7 – El rechazo de la complejidad y el apoyo a las simplezas

El populismo se fundamenta también en una actitud intelectual –a veces abiertamente anti intelectual- muy corriente, el rechazo de las explicaciones e ideas complejas y la simpatía por las simplezas. Conviene no confundir simplificación con simpleza: la primera es indispensable para captar un problema o una teoría compleja; la segunda es una caricatura mala del problema. Desde un punto de vista político, la simpleza tiene muchas ventajas; unir a personas con preferencias y creencias incoherentes no es la menor. Antisistemas, pensionistas preocupados, jóvenes atemorizados por el empleo precario, parados de larga duración, tradicionalistas y animalistas pueden ponerse de acuerdo en torno a una simpleza sugerente. Culpar a un grupo -los inmigrantes, los extranjeros, los judíos, los musulmanes, los funcionarios, los empresarios, la casta- es una estrategia de éxito asegurado si se dispone de altavoces mediáticos suficientes.

8 – El repliegue en la tribu

El populismo es contrario a la noción liberal de ciudadanía que descansa en el individuo. Es comunitario y anti individualista y, por consiguiente, antiliberal y gregario. Su concepto de “pueblo” es un agregado convertido en sujeto colectivo que sustituye a los individuos que la forman. Pero para el populismo es consolador sentirse parte de “el pueblo” o de “la gente”. El calor de establo, que diría Nietzsche, ofrece refugio y protección aparente frente al abandono del individuo en un mundo hostil. De ahí que el nacionalismo tenga siempre una importante componente populista, y que los nuevos populismos conecten de forma tan fácil, rápida y natural con la mentalidad nacionalista: basta con ver el éxito fulgurante del podemismo en Galicia, Euskadi o Cataluña, llevándose votantes y discurso del viejo nacionalismo, su primo-hermano discursivo y emocional.
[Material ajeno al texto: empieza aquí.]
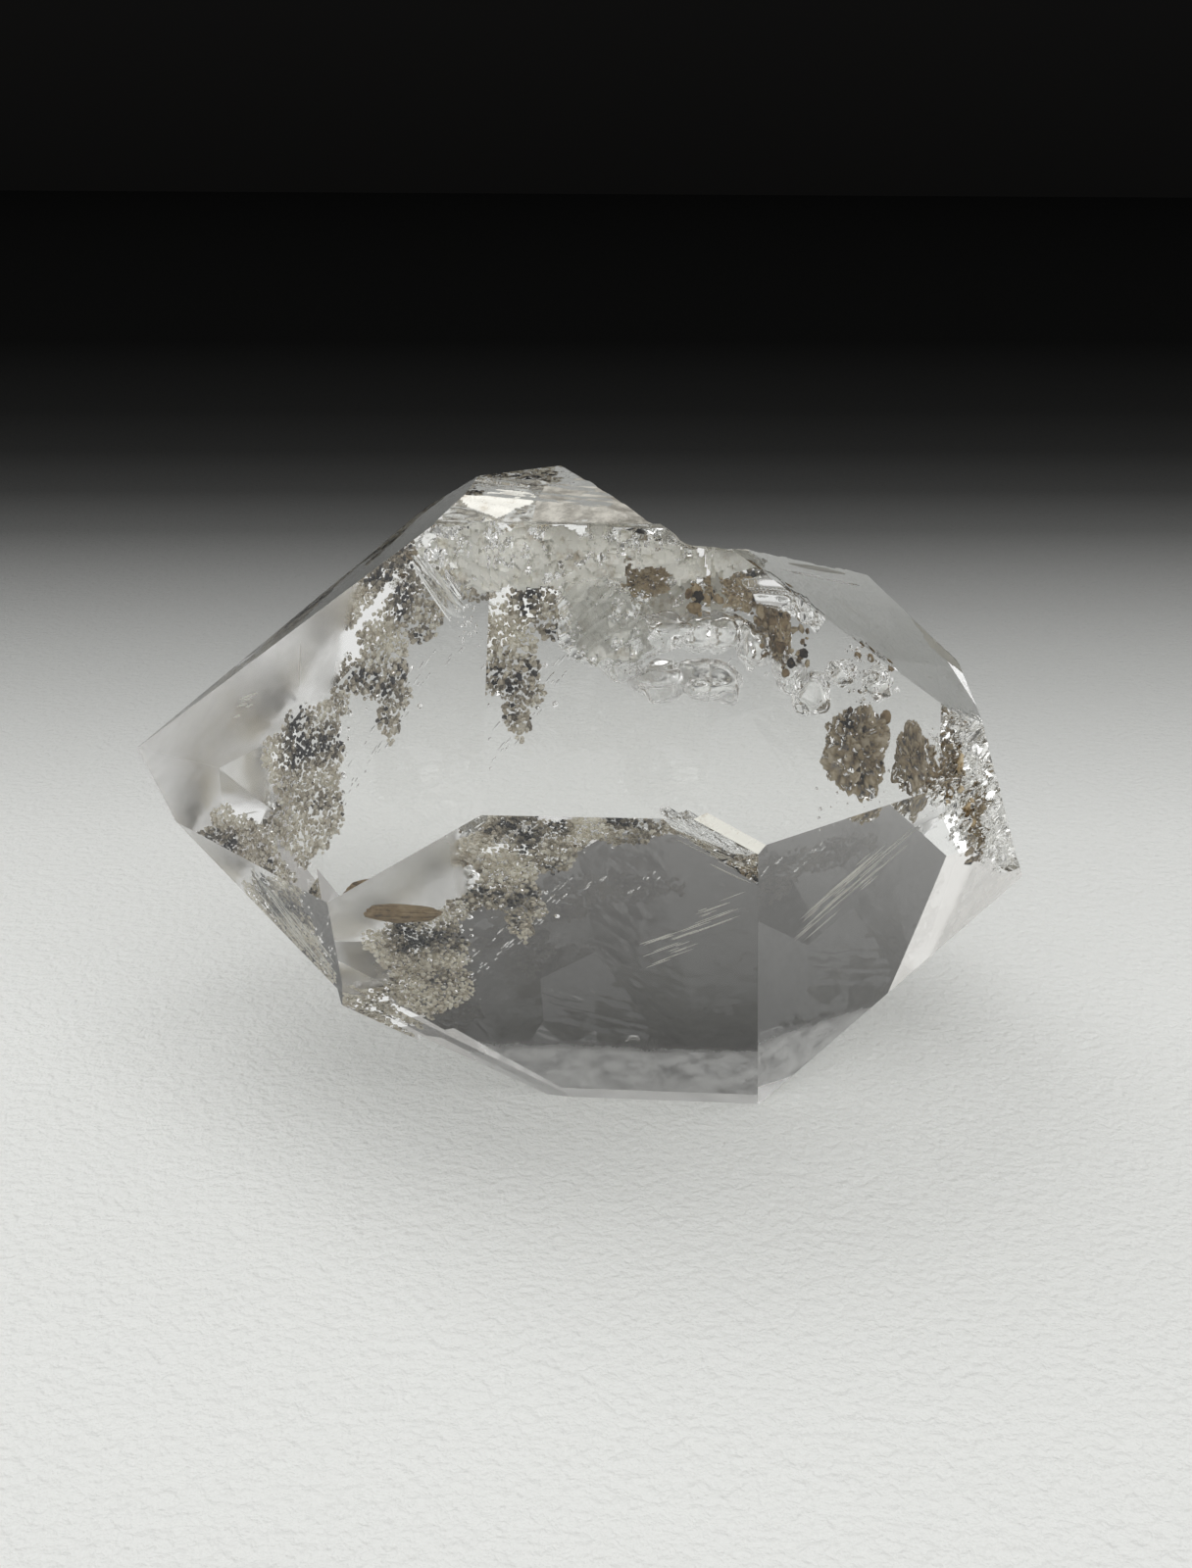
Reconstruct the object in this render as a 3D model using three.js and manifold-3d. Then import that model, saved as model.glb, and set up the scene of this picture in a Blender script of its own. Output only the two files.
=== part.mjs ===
// A doubly terminated quartz crystal with clay and grain inclusions.
// Millimetres, +Z up. The crystal lies on one prism face; its long axis runs along X, and the
// origin is the middle of its footprint, on the surface that it rests on.
import * as THREE from 'three';
import Module from 'manifold-3d';
import { ConvexGeometry } from 'three/addons/geometries/ConvexGeometry.js';
import { mergeVertices, toCreasedNormals } from 'three/addons/utils/BufferGeometryUtils.js';

const wasm = await Module();
wasm.setup();

// Added to an item's number for its second random draw.
const SECOND_DRAW = 200;

// Half the size of the space around the crystal in which blocks are cut away.
const ROOM = 40;

// Growth faces. turn is the angle of a face around the long axis (90 up, -90 down, 30 and -30
// towards the front), lean is how far it tips to the right end (plus) or the left end (minus),
// and distance is how far it lies from the origin. Ideal quartz has turns 60 degrees apart and
// terminations that lean 38.2 degrees.
const PRISM_FACES = {
  upperFront: { turn: 30, lean: 0, distance: 17.16 },
  lowerFront: { turn: -31, lean: 0.7, distance: 3.26 },
  bottom: { turn: -90, lean: 0, distance: 0 },
  lowerBack: { turn: 210, lean: 0, distance: 3.92 },
  upperBack: { turn: 150, lean: 0, distance: 16.82 },
  top: { turn: 90, lean: 0, distance: 20.93 },
};
const LEFT_FACES = {
  upperFront: { turn: 29.3, lean: -37.6, distance: 14.61 },
  lowerFront: { turn: -28.7, lean: -38.5, distance: 7.26 },
  bottom: { turn: -89.6, lean: -37.8, distance: 0.87 },
  lowerBack: { turn: 210, lean: -38.2, distance: 6.95 },
  upperBack: { turn: 150, lean: -38.2, distance: 12.87 },
  top: { turn: 90.5, lean: -38.7, distance: 18.3 },
};
const RIGHT_FACES = {
  upperFront: { turn: 30.8, lean: 37.7, distance: 16.41 },
  lowerFront: { turn: -30.1, lean: 38.5, distance: 6.41 },
  bottom: { turn: -90.3, lean: 39, distance: 4.03 },
  lowerBack: { turn: 210, lean: 38.2, distance: 8.1 },
  upperBack: { turn: 150.1, lean: 38.4, distance: 15.12 },
  top: { turn: 89.8, lean: 39.6, distance: 18.76 },
};
// Narrow bevels along two edges, the steep back of the crest, and the snapped right tip.
const WORN_FACES = {
  lowEdge: { turn: -35.3, lean: -3.5, distance: 3.1 },
  cornerEdge: { turn: -9.3, lean: 18.4, distance: 10.4 },
  crestBack: { turn: 108.1, lean: -13.2, distance: 19.61 },
  rightTip: { turn: 96.1, lean: 71.2, distance: 16.51 },
};

// Broken places. Each is the block of space outside all of its planes.
const CREST_BREAK = [
  { turn: 110.1, lean: 37, distance: 15.3 },
  { turn: 107.4, lean: 0.3, distance: 17.07 },
];
const END_WALL = { turn: 8.1, lean: 64.2, distance: 13.58 };
const END_SHELF = { turn: 75, lean: 33.9, distance: 14.32 };
// The lower left face stands proud in one band and steps in on both sides of it. Each ledge is
// the part of the face between two places on the long axis, at its own distance.
const LOWER_LEDGES = [
  { distance: 0.27, from: -ROOM, to: -7.3 },
  { distance: 0.57, from: -5, to: ROOM },
];

// Scooped chips along the crest and on worn edges: place and radii.
const CHIPS = [
  { at: [-1.6, -4.6, 22.2], radii: [2.4, 1.5, 1.9] },
  { at: [1.1, -4.3, 22], radii: [1.7, 1.3, 1.6] },
  { at: [-3.4, -4.4, 21.9], radii: [1, 1.2, 1.5] },
  { at: [2.2, -5.9, 22.1], radii: [1.3, 1, 1.5] },
  { at: [0.4, -2.1, 21.9], radii: [1.2, 0.9, 1.3] },
  { at: [8.4, 3.6, 17.9], radii: [2, 0.7, 0.6] },
  { at: [12.2, 1.3, 14.9], radii: [0.7, 0.7, 0.9] },
  { at: [-6.5, -7.6, 4.9], radii: [0.7, 0.5, 0.6] },
  { at: [-5.2, -6.6, 3.6], radii: [0.6, 0.5, 0.4] },
  { at: [-15.3, -1.6, 11.4], radii: [0.35, 0.4, 0.35] },
];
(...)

Para finalizar, no olvido que me dejo en el teclado otras emociones muy extendidas, como el odio a las élites y la defensa de la mediocridad, o el deseo de someterse a la autoridad e hiperliderazgo sentimental de un líder carismático (la clase de política que le fue bien a Chávez y les sigue yendo  bien a Putin y Erdogan). Pero estas y otras se encuentran, creo, contenidas en las enumeradas. El desprecio de los hechos deriva en desprecio de la ciencia y de las élites educadas, por ejemplo. Y el temor a la competencia y a un mundo incomprensible abre la demanda de líderes protectores (y corruptos). Claro que todo esto no protege realmente de la pérdida de igualdad de oportunidades, conlleva el precio de renunciar a buena parte de la libertad personal tan costosamente conseguida, y no hace el mundo más seguro, sino menos. De eso podemos preocuparnos otro día.

[1] Como hace José Luis Pardo en su estupendo ensayo Estudios del malestar.  Políticas de la autenticidad en las sociedades contemporáneas. Anagrama, Madrid 2017

2 Comentarios

  1. Por fortuna me he equivocado en que Marine Le Pen conseguiría más del 40% de votos. Parece que muchos franceses han pensado que eso ya era demasiado, y a pesar de la alta abstención la líder populista se ha tenido que conformar con el 34%, que sigue siendo un motivo de preocupación muy serio pero no la debacle temida.